Given request: Begin at the line containing "left_knob = knob(-1)" in the entries below and end at the line containing "END_GRAIN, END_PORES, END_LATE"; transcribe that range exactly and nothing outside it.

━━━━━━━━━━━━━━━━

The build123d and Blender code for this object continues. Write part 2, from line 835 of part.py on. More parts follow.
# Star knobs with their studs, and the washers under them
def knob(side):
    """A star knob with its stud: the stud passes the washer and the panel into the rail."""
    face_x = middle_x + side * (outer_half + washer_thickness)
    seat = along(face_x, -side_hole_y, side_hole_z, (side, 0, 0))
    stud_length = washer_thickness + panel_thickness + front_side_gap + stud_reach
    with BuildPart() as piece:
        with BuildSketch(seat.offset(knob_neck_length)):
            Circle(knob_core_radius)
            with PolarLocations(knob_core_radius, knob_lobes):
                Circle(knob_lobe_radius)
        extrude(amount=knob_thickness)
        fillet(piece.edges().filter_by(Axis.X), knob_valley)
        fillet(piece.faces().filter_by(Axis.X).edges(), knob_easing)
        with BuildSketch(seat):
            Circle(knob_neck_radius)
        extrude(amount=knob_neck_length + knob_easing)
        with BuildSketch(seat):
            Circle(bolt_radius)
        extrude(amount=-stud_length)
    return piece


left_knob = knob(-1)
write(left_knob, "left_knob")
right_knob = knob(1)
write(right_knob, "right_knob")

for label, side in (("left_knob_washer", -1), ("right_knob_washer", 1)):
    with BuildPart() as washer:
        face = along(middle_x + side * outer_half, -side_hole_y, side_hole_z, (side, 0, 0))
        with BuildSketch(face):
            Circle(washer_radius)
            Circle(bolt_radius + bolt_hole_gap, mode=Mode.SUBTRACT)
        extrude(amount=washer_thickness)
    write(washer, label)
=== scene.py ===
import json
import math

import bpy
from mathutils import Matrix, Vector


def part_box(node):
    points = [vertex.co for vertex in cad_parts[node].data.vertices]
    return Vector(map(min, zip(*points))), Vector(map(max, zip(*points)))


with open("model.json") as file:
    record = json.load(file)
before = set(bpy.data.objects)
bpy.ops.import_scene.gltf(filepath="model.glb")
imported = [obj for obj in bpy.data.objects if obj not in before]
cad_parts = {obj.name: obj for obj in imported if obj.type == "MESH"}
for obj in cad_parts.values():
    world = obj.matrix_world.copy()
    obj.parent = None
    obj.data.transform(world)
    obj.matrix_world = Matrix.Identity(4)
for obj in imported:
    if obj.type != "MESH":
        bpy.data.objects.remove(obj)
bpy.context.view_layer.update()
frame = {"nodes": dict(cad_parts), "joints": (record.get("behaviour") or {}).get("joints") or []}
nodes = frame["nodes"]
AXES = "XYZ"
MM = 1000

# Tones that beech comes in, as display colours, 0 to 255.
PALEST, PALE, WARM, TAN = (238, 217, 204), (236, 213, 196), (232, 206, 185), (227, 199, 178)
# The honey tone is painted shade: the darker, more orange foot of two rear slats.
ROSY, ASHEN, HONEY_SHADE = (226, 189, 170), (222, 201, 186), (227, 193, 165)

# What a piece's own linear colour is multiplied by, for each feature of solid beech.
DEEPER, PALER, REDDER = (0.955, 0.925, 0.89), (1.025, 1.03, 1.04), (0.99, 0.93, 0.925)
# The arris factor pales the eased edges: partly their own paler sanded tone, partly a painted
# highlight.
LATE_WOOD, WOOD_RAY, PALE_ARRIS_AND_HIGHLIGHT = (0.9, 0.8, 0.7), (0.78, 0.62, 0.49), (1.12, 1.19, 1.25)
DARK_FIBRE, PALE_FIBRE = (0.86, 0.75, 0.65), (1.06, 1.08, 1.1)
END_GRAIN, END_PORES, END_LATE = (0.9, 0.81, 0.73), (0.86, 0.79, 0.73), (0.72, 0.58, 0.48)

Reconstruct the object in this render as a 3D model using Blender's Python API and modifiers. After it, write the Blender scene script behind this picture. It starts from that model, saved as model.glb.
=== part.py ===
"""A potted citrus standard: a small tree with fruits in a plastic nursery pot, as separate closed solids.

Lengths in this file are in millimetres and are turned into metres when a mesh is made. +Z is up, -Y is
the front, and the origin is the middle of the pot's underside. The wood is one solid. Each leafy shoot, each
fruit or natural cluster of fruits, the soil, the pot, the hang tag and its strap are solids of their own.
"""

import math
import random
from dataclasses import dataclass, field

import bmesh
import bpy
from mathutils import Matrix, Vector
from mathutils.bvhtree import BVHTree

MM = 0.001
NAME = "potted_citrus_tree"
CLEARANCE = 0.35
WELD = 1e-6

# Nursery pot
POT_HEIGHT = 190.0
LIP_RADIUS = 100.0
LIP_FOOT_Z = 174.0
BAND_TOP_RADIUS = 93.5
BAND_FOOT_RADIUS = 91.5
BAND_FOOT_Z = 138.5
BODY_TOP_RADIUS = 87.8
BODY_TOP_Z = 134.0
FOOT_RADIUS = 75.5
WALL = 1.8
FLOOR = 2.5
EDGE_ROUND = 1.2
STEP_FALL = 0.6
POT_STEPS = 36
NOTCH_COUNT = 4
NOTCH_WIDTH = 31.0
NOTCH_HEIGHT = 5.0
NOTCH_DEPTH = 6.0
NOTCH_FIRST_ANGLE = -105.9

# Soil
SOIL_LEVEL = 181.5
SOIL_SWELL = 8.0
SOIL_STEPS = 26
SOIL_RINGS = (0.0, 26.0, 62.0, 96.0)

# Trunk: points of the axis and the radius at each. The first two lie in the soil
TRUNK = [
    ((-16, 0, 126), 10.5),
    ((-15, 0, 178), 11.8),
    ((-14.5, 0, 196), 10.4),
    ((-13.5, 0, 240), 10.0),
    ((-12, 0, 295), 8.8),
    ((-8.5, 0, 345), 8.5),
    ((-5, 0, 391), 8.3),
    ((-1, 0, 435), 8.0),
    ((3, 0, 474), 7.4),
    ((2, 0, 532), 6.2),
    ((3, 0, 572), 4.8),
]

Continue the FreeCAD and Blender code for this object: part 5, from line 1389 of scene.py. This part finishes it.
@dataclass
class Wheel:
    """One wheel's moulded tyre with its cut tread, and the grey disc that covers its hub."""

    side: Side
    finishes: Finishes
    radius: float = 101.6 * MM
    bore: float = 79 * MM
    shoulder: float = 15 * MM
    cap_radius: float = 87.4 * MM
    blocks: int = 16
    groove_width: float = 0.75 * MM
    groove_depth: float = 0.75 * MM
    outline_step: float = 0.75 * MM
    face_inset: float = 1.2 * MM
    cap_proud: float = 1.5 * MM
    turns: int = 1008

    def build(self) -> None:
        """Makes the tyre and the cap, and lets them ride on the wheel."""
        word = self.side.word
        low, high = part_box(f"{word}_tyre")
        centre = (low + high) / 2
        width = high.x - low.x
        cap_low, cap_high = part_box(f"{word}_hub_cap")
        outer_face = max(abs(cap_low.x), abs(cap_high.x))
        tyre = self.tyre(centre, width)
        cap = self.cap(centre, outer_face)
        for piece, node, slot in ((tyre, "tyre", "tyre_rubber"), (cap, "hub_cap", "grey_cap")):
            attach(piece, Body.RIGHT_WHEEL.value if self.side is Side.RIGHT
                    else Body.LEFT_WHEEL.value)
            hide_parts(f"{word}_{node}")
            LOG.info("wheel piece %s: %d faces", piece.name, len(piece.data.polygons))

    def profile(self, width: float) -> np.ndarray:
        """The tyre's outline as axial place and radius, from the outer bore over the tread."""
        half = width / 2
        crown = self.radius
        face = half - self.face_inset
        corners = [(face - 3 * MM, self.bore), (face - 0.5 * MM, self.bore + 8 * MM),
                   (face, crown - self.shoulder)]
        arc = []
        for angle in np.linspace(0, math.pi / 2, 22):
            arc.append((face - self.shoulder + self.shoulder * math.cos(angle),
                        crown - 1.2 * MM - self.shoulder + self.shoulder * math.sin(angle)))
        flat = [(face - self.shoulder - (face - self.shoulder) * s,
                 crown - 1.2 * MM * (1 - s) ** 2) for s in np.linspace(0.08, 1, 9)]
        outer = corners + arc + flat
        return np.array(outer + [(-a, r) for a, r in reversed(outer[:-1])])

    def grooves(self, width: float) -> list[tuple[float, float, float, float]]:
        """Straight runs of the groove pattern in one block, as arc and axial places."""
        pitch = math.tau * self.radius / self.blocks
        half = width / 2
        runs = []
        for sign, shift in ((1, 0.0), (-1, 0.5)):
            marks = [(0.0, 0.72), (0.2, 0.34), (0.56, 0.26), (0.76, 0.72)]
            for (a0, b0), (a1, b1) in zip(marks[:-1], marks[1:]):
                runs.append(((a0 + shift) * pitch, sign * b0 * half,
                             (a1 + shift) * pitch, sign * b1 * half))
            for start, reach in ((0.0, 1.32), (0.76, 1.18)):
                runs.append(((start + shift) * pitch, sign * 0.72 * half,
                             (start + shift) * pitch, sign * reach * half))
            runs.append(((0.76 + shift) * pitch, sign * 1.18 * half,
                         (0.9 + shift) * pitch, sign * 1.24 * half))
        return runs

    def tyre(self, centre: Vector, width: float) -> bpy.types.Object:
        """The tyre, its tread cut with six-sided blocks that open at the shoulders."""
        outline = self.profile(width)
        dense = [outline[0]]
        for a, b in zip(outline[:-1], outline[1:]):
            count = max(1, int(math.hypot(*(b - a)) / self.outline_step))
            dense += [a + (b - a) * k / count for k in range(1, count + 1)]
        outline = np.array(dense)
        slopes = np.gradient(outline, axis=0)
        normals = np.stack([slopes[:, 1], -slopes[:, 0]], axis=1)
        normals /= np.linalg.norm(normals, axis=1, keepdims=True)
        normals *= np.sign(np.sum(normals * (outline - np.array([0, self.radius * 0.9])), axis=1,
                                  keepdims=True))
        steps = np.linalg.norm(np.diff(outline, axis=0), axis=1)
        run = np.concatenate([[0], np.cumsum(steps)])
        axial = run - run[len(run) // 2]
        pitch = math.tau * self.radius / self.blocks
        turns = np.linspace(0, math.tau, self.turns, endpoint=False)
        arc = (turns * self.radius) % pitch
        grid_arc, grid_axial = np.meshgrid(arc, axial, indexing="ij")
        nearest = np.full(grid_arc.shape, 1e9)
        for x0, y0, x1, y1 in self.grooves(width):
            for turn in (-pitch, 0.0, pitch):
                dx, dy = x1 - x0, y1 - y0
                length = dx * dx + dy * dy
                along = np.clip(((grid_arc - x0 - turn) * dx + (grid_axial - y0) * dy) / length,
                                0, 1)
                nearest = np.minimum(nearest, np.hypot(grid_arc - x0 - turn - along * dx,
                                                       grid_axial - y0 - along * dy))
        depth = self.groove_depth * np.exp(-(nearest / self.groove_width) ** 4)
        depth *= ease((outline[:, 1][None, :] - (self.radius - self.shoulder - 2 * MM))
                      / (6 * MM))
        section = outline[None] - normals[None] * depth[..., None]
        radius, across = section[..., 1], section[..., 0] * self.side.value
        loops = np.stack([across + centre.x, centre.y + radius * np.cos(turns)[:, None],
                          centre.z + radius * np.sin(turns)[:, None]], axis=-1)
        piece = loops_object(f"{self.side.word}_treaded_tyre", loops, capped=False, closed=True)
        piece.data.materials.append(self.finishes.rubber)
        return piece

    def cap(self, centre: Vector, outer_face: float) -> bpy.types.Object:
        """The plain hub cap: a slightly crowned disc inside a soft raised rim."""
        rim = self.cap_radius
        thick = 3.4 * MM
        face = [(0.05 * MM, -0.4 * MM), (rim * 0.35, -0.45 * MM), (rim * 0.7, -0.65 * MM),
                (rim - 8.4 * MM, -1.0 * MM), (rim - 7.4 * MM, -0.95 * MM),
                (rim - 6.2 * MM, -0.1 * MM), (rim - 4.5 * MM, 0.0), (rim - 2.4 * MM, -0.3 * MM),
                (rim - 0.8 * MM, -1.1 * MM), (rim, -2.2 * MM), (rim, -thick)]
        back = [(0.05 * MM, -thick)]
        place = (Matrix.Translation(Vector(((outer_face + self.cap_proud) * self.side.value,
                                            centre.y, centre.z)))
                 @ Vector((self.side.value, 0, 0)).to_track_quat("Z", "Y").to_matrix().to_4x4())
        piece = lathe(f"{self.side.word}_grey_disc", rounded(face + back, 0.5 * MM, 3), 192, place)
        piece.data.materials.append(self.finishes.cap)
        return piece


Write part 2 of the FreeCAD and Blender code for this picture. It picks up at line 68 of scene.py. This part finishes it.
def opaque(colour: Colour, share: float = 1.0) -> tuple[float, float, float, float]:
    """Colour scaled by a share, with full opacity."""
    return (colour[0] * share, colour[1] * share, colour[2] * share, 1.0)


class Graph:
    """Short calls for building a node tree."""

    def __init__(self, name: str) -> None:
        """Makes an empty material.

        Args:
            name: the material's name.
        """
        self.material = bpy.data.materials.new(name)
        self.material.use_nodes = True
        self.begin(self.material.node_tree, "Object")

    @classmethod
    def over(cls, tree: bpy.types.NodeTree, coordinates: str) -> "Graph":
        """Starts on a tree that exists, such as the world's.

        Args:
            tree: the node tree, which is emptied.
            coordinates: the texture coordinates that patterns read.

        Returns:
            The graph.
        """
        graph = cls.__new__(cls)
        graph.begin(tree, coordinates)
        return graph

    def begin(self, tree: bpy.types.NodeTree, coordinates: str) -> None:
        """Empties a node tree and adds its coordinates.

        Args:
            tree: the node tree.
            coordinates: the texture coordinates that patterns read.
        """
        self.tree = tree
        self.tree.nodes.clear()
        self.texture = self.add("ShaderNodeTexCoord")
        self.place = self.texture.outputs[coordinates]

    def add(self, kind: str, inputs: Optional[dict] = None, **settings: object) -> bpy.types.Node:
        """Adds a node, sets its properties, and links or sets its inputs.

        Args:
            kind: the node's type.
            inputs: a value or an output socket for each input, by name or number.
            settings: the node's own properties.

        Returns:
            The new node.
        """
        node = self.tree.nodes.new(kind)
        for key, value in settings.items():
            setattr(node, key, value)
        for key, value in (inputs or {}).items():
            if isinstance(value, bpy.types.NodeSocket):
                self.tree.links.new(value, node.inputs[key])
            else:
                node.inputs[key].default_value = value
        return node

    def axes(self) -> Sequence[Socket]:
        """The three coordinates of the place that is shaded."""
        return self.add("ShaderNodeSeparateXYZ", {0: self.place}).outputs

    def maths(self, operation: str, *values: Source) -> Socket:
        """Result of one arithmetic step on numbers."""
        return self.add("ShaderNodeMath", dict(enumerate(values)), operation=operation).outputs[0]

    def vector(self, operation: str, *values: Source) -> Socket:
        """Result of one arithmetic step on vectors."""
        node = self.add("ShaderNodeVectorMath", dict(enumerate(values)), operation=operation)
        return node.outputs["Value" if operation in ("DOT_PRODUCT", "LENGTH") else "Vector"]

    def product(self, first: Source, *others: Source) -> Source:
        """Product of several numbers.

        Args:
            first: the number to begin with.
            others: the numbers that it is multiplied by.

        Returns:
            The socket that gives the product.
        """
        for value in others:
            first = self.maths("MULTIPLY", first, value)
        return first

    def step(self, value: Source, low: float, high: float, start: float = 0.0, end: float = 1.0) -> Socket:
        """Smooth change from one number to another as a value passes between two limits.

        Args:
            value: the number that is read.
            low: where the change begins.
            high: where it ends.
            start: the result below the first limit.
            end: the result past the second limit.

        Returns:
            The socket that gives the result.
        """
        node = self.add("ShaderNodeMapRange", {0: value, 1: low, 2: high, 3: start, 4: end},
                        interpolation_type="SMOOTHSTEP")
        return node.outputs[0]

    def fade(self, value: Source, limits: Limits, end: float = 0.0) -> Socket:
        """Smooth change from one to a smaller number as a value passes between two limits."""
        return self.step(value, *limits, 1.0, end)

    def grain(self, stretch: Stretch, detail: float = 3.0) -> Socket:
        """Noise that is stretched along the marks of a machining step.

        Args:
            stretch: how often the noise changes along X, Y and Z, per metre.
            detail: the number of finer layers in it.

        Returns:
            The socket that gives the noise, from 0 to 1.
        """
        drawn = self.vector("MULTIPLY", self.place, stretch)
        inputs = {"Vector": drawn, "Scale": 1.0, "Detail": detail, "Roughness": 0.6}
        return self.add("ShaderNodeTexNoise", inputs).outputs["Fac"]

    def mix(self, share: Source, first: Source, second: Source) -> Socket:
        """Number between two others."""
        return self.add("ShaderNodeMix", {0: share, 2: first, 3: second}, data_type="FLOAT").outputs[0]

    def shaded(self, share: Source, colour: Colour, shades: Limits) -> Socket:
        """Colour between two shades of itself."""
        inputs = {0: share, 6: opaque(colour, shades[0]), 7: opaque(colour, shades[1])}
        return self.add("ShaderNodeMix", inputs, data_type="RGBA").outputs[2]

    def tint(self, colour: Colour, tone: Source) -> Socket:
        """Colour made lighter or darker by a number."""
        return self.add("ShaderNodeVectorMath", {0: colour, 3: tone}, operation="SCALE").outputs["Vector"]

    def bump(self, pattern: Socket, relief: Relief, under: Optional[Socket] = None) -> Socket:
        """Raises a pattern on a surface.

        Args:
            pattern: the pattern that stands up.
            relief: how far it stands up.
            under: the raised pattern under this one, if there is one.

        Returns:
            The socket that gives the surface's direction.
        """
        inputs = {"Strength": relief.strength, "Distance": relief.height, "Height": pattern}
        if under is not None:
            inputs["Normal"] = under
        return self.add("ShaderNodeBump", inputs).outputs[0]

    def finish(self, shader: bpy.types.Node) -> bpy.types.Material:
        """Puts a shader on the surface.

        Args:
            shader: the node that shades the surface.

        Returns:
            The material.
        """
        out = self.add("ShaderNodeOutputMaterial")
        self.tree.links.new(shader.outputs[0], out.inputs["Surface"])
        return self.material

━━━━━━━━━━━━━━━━

Problem solution:
left_knob = knob(-1)
write(left_knob, "left_knob")
right_knob = knob(1)
write(right_knob, "right_knob")

for label, side in (("left_knob_washer", -1), ("right_knob_washer", 1)):
    with BuildPart() as washer:
        face = along(middle_x + side * outer_half, -side_hole_y, side_hole_z, (side, 0, 0))
        with BuildSketch(face):
            Circle(washer_radius)
            Circle(bolt_radius + bolt_hole_gap, mode=Mode.SUBTRACT)
        extrude(amount=washer_thickness)
    write(washer, label)
=== scene.py ===
import json
import math

import bpy
from mathutils import Matrix, Vector


def part_box(node):
    points = [vertex.co for vertex in cad_parts[node].data.vertices]
    return Vector(map(min, zip(*points))), Vector(map(max, zip(*points)))


with open("model.json") as file:
    record = json.load(file)
before = set(bpy.data.objects)
bpy.ops.import_scene.gltf(filepath="model.glb")
imported = [obj for obj in bpy.data.objects if obj not in before]
cad_parts = {obj.name: obj for obj in imported if obj.type == "MESH"}
for obj in cad_parts.values():
    world = obj.matrix_world.copy()
    obj.parent = None
    obj.data.transform(world)
    obj.matrix_world = Matrix.Identity(4)
for obj in imported:
    if obj.type != "MESH":
        bpy.data.objects.remove(obj)
bpy.context.view_layer.update()
frame = {"nodes": dict(cad_parts), "joints": (record.get("behaviour") or {}).get("joints") or []}
nodes = frame["nodes"]
AXES = "XYZ"
MM = 1000

# Tones that beech comes in, as display colours, 0 to 255.
PALEST, PALE, WARM, TAN = (238, 217, 204), (236, 213, 196), (232, 206, 185), (227, 199, 178)
# The honey tone is painted shade: the darker, more orange foot of two rear slats.
ROSY, ASHEN, HONEY_SHADE = (226, 189, 170), (222, 201, 186), (227, 193, 165)

# What a piece's own linear colour is multiplied by, for each feature of solid beech.
DEEPER, PALER, REDDER = (0.955, 0.925, 0.89), (1.025, 1.03, 1.04), (0.99, 0.93, 0.925)
# The arris factor pales the eased edges: partly their own paler sanded tone, partly a painted
# highlight.
LATE_WOOD, WOOD_RAY, PALE_ARRIS_AND_HIGHLIGHT = (0.9, 0.8, 0.7), (0.78, 0.62, 0.49), (1.12, 1.19, 1.25)
DARK_FIBRE, PALE_FIBRE = (0.86, 0.75, 0.65), (1.06, 1.08, 1.1)
END_GRAIN, END_PORES, END_LATE = (0.9, 0.81, 0.73), (0.86, 0.79, 0.73), (0.72, 0.58, 0.48)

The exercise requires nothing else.